Since then, Democrats and Republicans have battled in the Senate refusing to confirm some of each other’s court nominees. Most recently, Senate Democrats have conjured up a new tactic. No longer a majority party in the Senate, Democrats are not able to bottle up nominees in the Judiciary Committee, preventing even a vote on a nominee. Such a tactic was a way to impede presidential judicial nominations without the political costs of open opposition in the Senate. Indeed, there were times when nominations were stopped in committee that would have succeeded if brought to a floor vote.

Now that the Democrats do not control the Senate, they cannot bottle up judicial nominees in committee. Instead, they are filibustering to keep nominees from coming to a vote. Stopping a filibuster requires 60 votes, so Democrats can prevent nominees from coming to a vote even if a majority favors a nominee. In effect, they have exploited the rules of the Senate to require a super majority to approve judicial nominees. This technique is now being used against Miguel Estrada’s nomination to the US Court of Appeals for the DC Circuit. Democrats oppose the nomination primarily because Estrada is a conservative Hispanic. If advanced to the Circuit Court, Estrada’s Hispanic background would make it difficult for Democrats to oppose him publicly were he to be nominated for the US Supreme Court.

Republicans indignantly argue that such an exploitation of the rules is a circumvention of the Constitutional requirement of only a simple majority for judicial nominations. While the Republicans are correct that the Democrats are violating the spirit of the Constitution, they really do not have a legal case. No court would rule in favor of the Republicans given the fact that the Constitution also gives each chamber of Congress the right to make its own rules.

There is a Republican idea to use a parliamentary trick to circumvent the Democratic filibuster. However, the use of such a device is not only disingenuous but would weaken the filibuster, an important legislative institution. In the future, Republicans may well need the filibuster to stop Democrats from plunging the country head on into a socialist state. Weakening the filibuster rule would be myopic. Republicans would compromise the moral authority to criticize Democrats for their abuse of Senate rules once they embark on the same practice.

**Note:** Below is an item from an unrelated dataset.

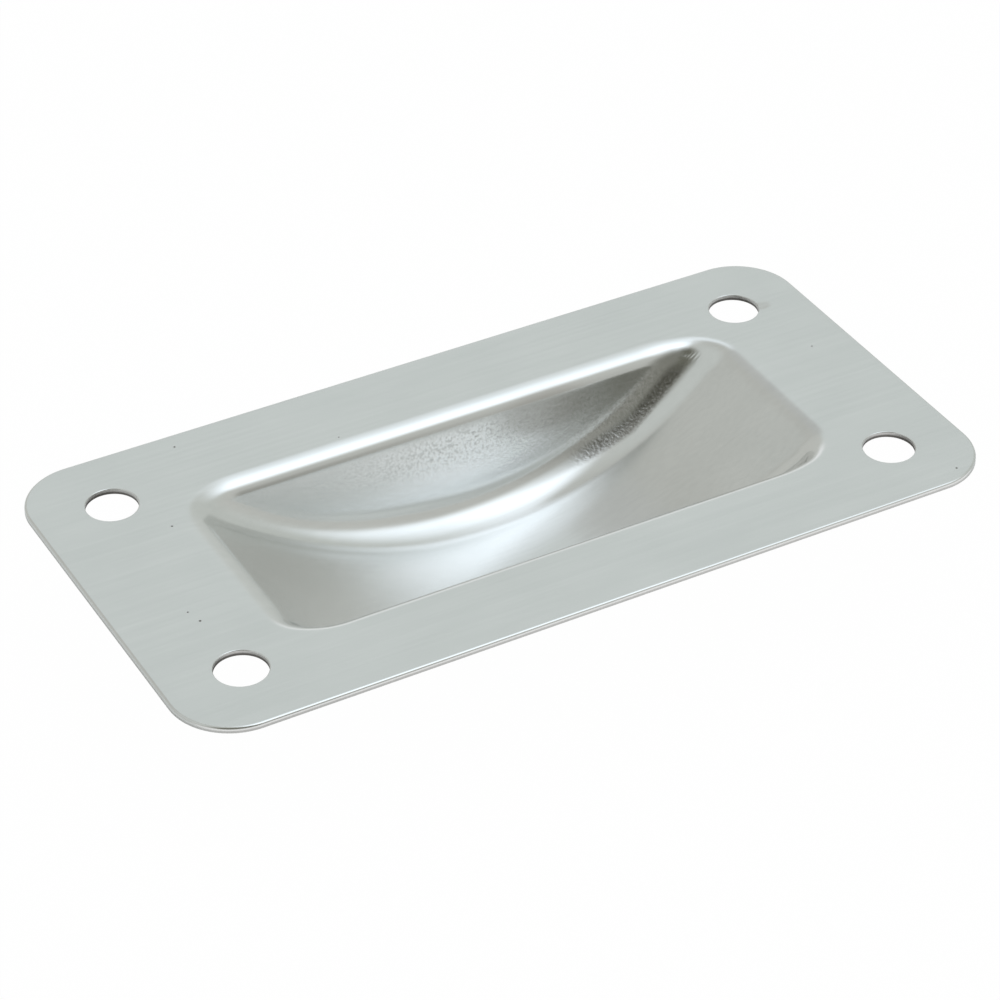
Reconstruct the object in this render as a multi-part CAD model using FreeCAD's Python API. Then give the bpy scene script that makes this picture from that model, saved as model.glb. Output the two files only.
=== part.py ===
import FreeCAD, Part

# Flush finger pull for a drawer or a sliding door, pressed from one piece of sheet steel.
# A flat plate with four screw holes carries a scooped recess for the fingers. The recess has two steep
# long walls, and its floor is one arc from end to end, so that it starts and ends level with the plate.
# Millimetres. X runs along the plate and Z points out of the cabinet. The origin is the middle of the
# four screw holes, on the back face, where the plate seats on the panel.

import math
import os

# Blanked plate
plate_length = 100.0
plate_width = 51.2
plate_corner_radius = 7.3
sheet_thickness = 0.7
edge_roll_radius = 0.3  # the die leaves the front edge of the outline a little round

# Screw holes
hole_diameter = 6.0
hole_pitch_along = 81.7
hole_pitch_across = 33.0

# Pressed recess, its plan size taken where the front face starts to bend
recess_length = 71.0
recess_width = 31.2
recess_depth = 12.9  # from the front face down to the middle of the floor
recess_shift = 0.9  # the pressing sits this far to the right of the middle of the screw holes
wall_angle = 75.0  # slope of the long walls, in degrees from the plate
rim_bend_radius = 2.6  # front side of the bend between plate and recess
floor_bend_radius = 5.0  # front side of the bend between walls and floor
tool_corner_radius = 8.0  # upright corners of the punch, at the height of the front face
tool_end_overrun = 1.7  # the punch's end walls stand this far past the ends of the floor arc

# Worked out from the sizes above
wall_slope = math.radians(wall_angle)
half_length = recess_length / 2
# The floor arc touches the end bends, which start half_length from the middle
arc_radius = (half_length**2 + recess_depth**2) / (2 * recess_depth) - rim_bend_radius
end_slope = math.asin(half_length / (arc_radius + rim_bend_radius))
# Where the floor and the walls would cross the front face without any bend between them
mouth_half_length = half_length - rim_bend_radius * math.tan(end_slope / 2)
mouth_half_width = recess_width / 2 - rim_bend_radius * math.tan(wall_slope / 2)
arc_centre_z = sheet_thickness - recess_depth + arc_radius
punch_top = sheet_thickness + rim_bend_radius  # clear of the front face by the bend that is added there
punch_bottom = sheet_thickness - recess_depth - floor_bend_radius  # clear below the floor arc


def rounded_outline(length, width, radius, height):
    """A closed wire round the Z axis: four lines joined by four quarter circles."""
    corners = []
    for side_x, side_y, start in ((1, 1, 0), (-1, 1, 90), (-1, -1, 180), (1, -1, 270)):
        centre_x = side_x * (length / 2 - radius)
        centre_y = side_y * (width / 2 - radius)
        circle = Part.Circle(FreeCAD.Vector(centre_x, centre_y, height), FreeCAD.Vector(0, 0, 1), radius)
        corners.append(Part.Arc(circle, math.radians(start), math.radians(start + 90)).toShape())
    edges = []
    for corner, following in zip(corners, corners[1:] + corners[:1]):
        edges.append(corner)
        edges.append(Part.makeLine(corner.Vertexes[-1].Point, following.Vertexes[0].Point))
    return Part.Wire(edges)


def blank():
    """The flat plate as it leaves the blanking die, with its screw holes."""
    outline = rounded_outline(plate_length, plate_width, plate_corner_radius, 0)
    plate = Part.Face(outline).extrude(FreeCAD.Vector(0, 0, sheet_thickness))
    front_edges = [edge for edge in plate.Edges if edge.BoundBox.ZMin > sheet_thickness / 2]
    plate = plate.makeFillet(edge_roll_radius, front_edges)
    for side_x in (-1, 1):
        for side_y in (-1, 1):
            centre = FreeCAD.Vector(side_x * hole_pitch_along / 2, side_y * hole_pitch_across / 2, 0)
            plate = plate.cut(Part.makeCylinder(hole_diameter / 2, sheet_thickness, centre))
    return plate


def punch_outline(height, grow):
    """Plan of the punch at one height; the walls and corners lean out as they rise."""
    lean = (height - sheet_thickness) / math.tan(wall_slope) + grow / math.sin(wall_slope)
    length = 2 * (mouth_half_length + tool_end_overrun + lean)
    return rounded_outline(length, 2 * (mouth_half_width + lean), tool_corner_radius + lean, height)


def punch(grow):
    """The tool that forms the recess, larger all over by grow: 0 for the front of the sheet."""
    bottom = punch_bottom - grow
    block = Part.makeLoft([punch_outline(bottom, grow), punch_outline(punch_top, grow)], True, True)
    radius = arc_radius + grow
    start = FreeCAD.Vector(0, -plate_width, arc_centre_z)
    scoop = Part.makeCylinder(radius, 2 * plate_width, start, FreeCAD.Vector(0, 1, 0))
    tool = block.common(scoop)
    floor = [face for face in tool.Faces if isinstance(face.Surface, Part.Cylinder)]
    floor_edges = [edge for edge in floor[0].Edges if edge.BoundBox.ZMin < punch_top - edge_roll_radius]
    tool = tool.makeFillet(floor_bend_radius + grow, floor_edges)
    tool.translate(FreeCAD.Vector(recess_shift, 0, 0))
    return tool


def recess_loop(sheet, height):
    """The edges round the recess in the flat face at this height; the shorter loops are screw holes."""
    loops = []
    for face in sheet.Faces:
        if isinstance(face.Surface, Part.Plane) and face.BoundBox.ZLength < 1e-6:
            if abs(face.BoundBox.ZMin - height) < 1e-6:
                loops += [wire for wire in face.Wires if not wire.isSame(face.OuterWire)]
    return max(loops, key=lambda wire: wire.Length).Edges


def pull_plate():
    """The blank with the recess pressed into it, the same thickness all over."""
    backing = punch(sheet_thickness)
    corner = FreeCAD.Vector(-plate_length / 2, -plate_width / 2, -2 * recess_depth)
    below = Part.makeBox(plate_length, plate_width, 2 * recess_depth + sheet_thickness / 2, corner)
    sheet = blank().fuse(backing.common(below)).removeSplitter()
    sheet = sheet.makeFillet(rim_bend_radius - sheet_thickness, recess_loop(sheet, 0))
    sheet = sheet.cut(punch(0))
    return sheet.makeFillet(rim_bend_radius, recess_loop(sheet, sheet_thickness))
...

President George Bush needs to make a political not a parliamentary defense of his nominees. He needs to speak forcefully on behalf of his nominees. He needs to campaign directly against the more moderate Senators who might be persuaded to abandon a filibuster. The Republican Party needs to push hard in the next Senate elections to extend their numerical lead in the Senate, making it more difficult to sustain a filibuster. Democratic reactionaries will be forced to resort to parliamentary stalling techniques, while Republicans are making the political case to the public. Republicans should embrace the Democratic filibuster as an opportunity to explain their own philosophy of jurisprudence and Constitutional law. The cynical exploitation of Senate rules to undermine presidential prerogatives could serve as a metaphor for the Democratic lack of respect for the rule of law and Constitutional restraints. It will become progressively more difficult for Democrats to argue that they oppose Republican judicial nominees as extremists when they themselves engage in extreme tactics to satisfy a lust for political power.